Are games consoles the next STB?
On-demand video over the internet has been on the horizon for years and although we can find endless content online, and watch it on our PCs or laptops, this isn’t the way that this content will find a mass market. There needs to be a simple way to get IP video onto the TV.
If you’re a tech-savvy early adopter then there are ways to do this, of course. You can connect up your laptop via the TV’s PC input or you can build a media centre PC. You could even buy Apple’s iTV. But with most of the options there’s a small but, ultimately, show-stopping limitation. The PC-connected-to-the-TV option ends up being very frustrating and has what’s become known on tech forums as a low GAF or WAF (girlfriend or wife acceptance factor).
There’s no easy remote control option and you probably don’t want to have a Bluetooth keyboard on the sofa with you, if the computer isn’t a dedicated media device then it will inevitably be used for something at a key moment and no one really want to wait while their TV starts up or reboots.

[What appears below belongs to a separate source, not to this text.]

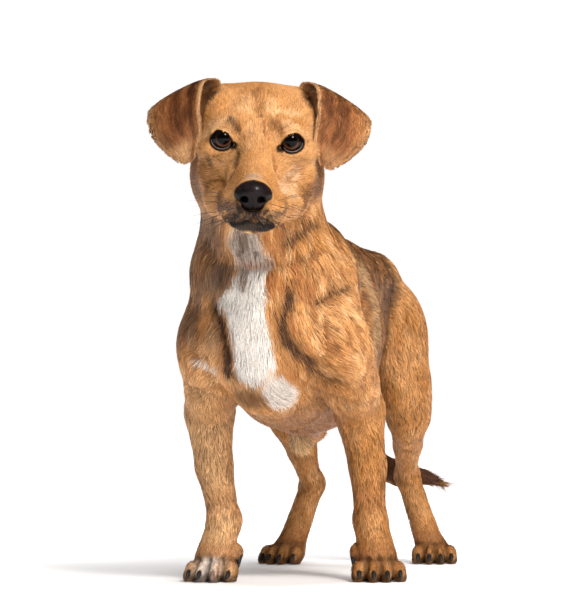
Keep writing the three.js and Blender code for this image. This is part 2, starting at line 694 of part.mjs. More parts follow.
// ---------------------------------------------------------------- sub-parts
const group = new THREE.Group();

function addNode(name, solid, color, roughness = 0.9) {
  const material = new THREE.MeshStandardMaterial({ color, roughness, metalness: 0 });
  const mesh = new THREE.Mesh(geometryOf(solid), material);
  mesh.name = name;
  group.add(mesh);
}

let head = surfaceSolid(bodyField, ...HEAD_BOX, CELL.head);
head = head.intersect(headCut.behind).subtract(noseSolid(POCKET));
addNode('nose', noseSolid(0), COLOUR.nose, 0.45);
for (const [name, side] of Object.entries({ left: 1, right: -1 })) {
  head = head.subtract(eyeSolid(side, POCKET)).subtract(earSolid(side, POCKET));
  addNode(`eye_${name}`, eyeSolid(side, 0), COLOUR.eye, 0.15);
  addNode(`ear_${name}`, earSolid(side, 0), COLOUR.ear);
}
addNode('head', head, COLOUR.tan);

const neck = surfaceSolid(bodyField, ...NECK_BOX, CELL.neck);
addNode('neck', neck.intersect(headCut.ahead).intersect(neckCut.behind), COLOUR.tan);

let trunk = surfaceSolid(bodyField, ...TRUNK_BOX, CELL.trunk);
trunk = trunk.intersect(neckCut.ahead).intersect(tailCut.behind);
for (const [name, leg] of Object.entries(LEGS)) {
  const cuts = legCuts(name, leg);
  trunk = trunk.intersect(outside(cuts));
  const joints = isFore(name) ? [leg.elbow, leg.paw, leg.toe] : [leg.hip, leg.stifle, leg.hock, leg.toe];
  const round = footprint(joints, LEG_REACH);
  const top = isFore(name) ? FORELEG_TOP + PAST_CUT : THIGH_TOP;
  const cell = isFore(name) ? CELL.foreleg : CELL.hindleg;
  const shank = surfaceSolid(bodyField, [...round.low, PAW_TOP - PAST_CUT], [...round.high, top], cell);
  const flesh = shank.intersect(within(cuts)).intersect(pawCut.ahead);
  addNode(name, isFore(name) ? flesh : flesh.subtract(tailSolid(TAIL_ROOM)), COLOUR.tan);

  const sole = footprint([leg.paw, leg.toe], PAW_REACH);
  let paw = surfaceSolid(bodyField, [...sole.low, -PAST_CUT], [...sole.high, PAW_TOP + PAST_CUT], CELL.paw);
  paw = paw.intersect(pawCut.behind).intersect(floor);
  clawPlaces(name, leg).forEach((claw, i) => {
    paw = paw.subtract(clawSolid(claw, POCKET));
    addNode(`claw_${name}_${i + 1}`, clawSolid(claw, 0), COLOUR.claw, 0.5);
  });
  addNode(name.replace('leg', 'paw'), paw, COLOUR.paw);
}
addNode('trunk', trunk, COLOUR.saddle);
addNode('tail', tailSolid(0).intersect(tailCut.ahead), COLOUR.tail);

// the origin is the middle of the whole dog's footprint, at floor level
const bounds = new THREE.Box3().setFromObject(group);
const middle = bounds.getCenter(new THREE.Vector3());
group.position.set(-middle.x, -middle.y, -bounds.min.z);

export default group;
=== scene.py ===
"""The looks of a small short-legged dog, life size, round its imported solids.

The body is planned in millimetres in the frame of the solids' own plan: +X the dog's left, -Y its
front, +Z up, soles on z = 0. One skin is found from a blended distance field, and short tufts of
coat lie over it. to_frame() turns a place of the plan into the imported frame, in metres.
"""

import math

import bpy
import numpy as np
from mathutils import Matrix, Vector
from mathutils.kdtree import KDTree


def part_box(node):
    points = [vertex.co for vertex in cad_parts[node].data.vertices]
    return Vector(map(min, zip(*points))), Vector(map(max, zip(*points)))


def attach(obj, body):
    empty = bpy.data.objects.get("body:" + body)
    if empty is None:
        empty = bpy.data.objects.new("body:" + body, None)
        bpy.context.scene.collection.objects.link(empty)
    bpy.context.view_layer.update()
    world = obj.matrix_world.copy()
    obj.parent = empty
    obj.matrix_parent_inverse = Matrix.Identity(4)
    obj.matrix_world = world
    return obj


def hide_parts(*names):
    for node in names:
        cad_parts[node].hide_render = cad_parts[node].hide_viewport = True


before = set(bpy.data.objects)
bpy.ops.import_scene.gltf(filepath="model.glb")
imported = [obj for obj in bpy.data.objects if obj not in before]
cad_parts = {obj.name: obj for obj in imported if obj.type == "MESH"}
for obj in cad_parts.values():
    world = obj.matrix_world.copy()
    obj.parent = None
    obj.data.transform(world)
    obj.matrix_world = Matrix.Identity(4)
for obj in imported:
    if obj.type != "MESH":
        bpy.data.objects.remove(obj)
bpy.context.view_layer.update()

# ------------------------------------------------------------------ driving dimensions, in mm
MM = 0.001
LEFT, BACK, UP = np.eye(3)
SIDES = {"left": 1, "right": -1}

HEAD = {"at": (2.6, -96.6, 327.5), "yaw": 10.5, "pitch": 17.5, "roll": 2.5}
EYE = {"radius": 9.6, "aside": 24.8, "back": 2.5, "up": 1.5}
LIDS = {"thick": 1.5, "half_wide": 7.5, "half_high": 5.7, "drop": 0.7, "tilt": 14.0, "outward": 0.22}
IRIS = {"limbus": 0.86, "pupil": 0.46, "bulge": 1.1}  # angles from the gaze, and the cornea's rise
NOSE = {"back": -62.5, "up": -23.5, "wide": 14, "deep": 10, "high": 11.3, "lean": 1.5}
EAR = {"thick": 3.6, "bow": 7, "crest": 2.5, "fold_at": 0.3, "skin": 2.0}
EAR_FRONT_EDGE = [(27, 36, 28), (31, 33, 39), (41, 26, 38), (43, 17, 22), (42, 13, 4), (47, 12, -21)]
EAR_REAR_EDGE = [(42, 54, 6), (66, 54, 14), (83, 44, 10), (81, 31, -4), (69, 20, -15), (54, 12, -23)]
FORE_PAW = {"spread": 14.8, "toe_long": 17, "toe_wide": 6}
HIND_PAW = {"spread": 13.2, "toe_long": 17, "toe_wide": 5.5}
OUTER_TOE_BACK = 7
KNUCKLE = {"up": 9, "deep": 7}
CLAW = {"long": 7.5, "thick": 2.5, "droop": 0.6, "up": 7, "ahead": 5}
DEWCLAW = {"long": 7, "thick": 2.1, "aside": 18.5, "back": 6, "up": 19, "dip": 0.9}

SPINE = [(-8, -68), (-5, 40), (0, 150), (3, 290)]  # the body's middle line: x at y
LEGS = {
    "foreleg_left": {"side": 1, "elbow": (52, 50, 128), "wrist": (61, 43, 46),
                     "paw": (68, 35, 0), "toe": (74, 14, 0)},
    "foreleg_right": {"side": -1, "elbow": (-63.5, 36, 128), "wrist": (-48.5, 20, 46),
                      "paw": (-53.5, 8, 0), "toe": (-54.5, -14, 0)},
    "hindleg_left": {"side": 1, "hip": (44, 240, 200), "stifle": (54, 250, 128),
                     "hock": (41, 321, 74), "paw": (67.5, 300, 0), "toe": (72.5, 276, 0)},
    "hindleg_right": {"side": -1, "hip": (-34, 236, 200), "stifle": (-42, 232, 128),
                      "hock": (-36.5, 300, 66), "paw": (-53.5, 270, 0), "toe": (-58.5, 244, 0)},
}
TAIL = [(3, 286, 226), (3, 318, 198), (0, 338, 147), (-3, 348, 106), (8, 354, 82), (28, 358, 73.5),
        (48, 361, 71), (66, 364, 63)]
TAIL_RADIUS = [16, 13, 12.5, 12.5, 13, 12, 7.4, 2]
TAIL_FLAT = 0.85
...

Most of all, we don’t want to ever have to get off the sofa to get the system working.
At the other end of the spectrum we have the steady progress of the big TV operators who are getting close to the ‘watch anything any time’ promise of on-demand. But coming from left-field there are the games consoles, which have some useful plus points. For a start they are connected to the TV, and now many of us have connected ours to the net to play online games. The Wii even has a wireless remote control as standard and tends to be in the living room given its family focus.
Sony and Microsoft have had video services in the market for a while now. Sony’s first foray was to turn the PS3 into a software PVR. In the UK, Microsoft and BT have partnered to allow Xbox users to access BT Vision’s on-demand content. But it’s the massive success of Nintendo’s Wii platform, which hit 2 million sales last month, that looks set to establish the games console in this market. BBC’s iPlayer service is available via the Wii’s built-in browser in the UK but it’s the recently announced family-focussed TV service due go live in Japan early this year, and which will feature original content, that signals Nintendo’s intentions.
With millions of devices connected to TVs and the internet, it’s starting to look like Nintendo could succeed in creating a mass market on-demand platform where those new entrants not connected to the TV, like Joost, are struggling.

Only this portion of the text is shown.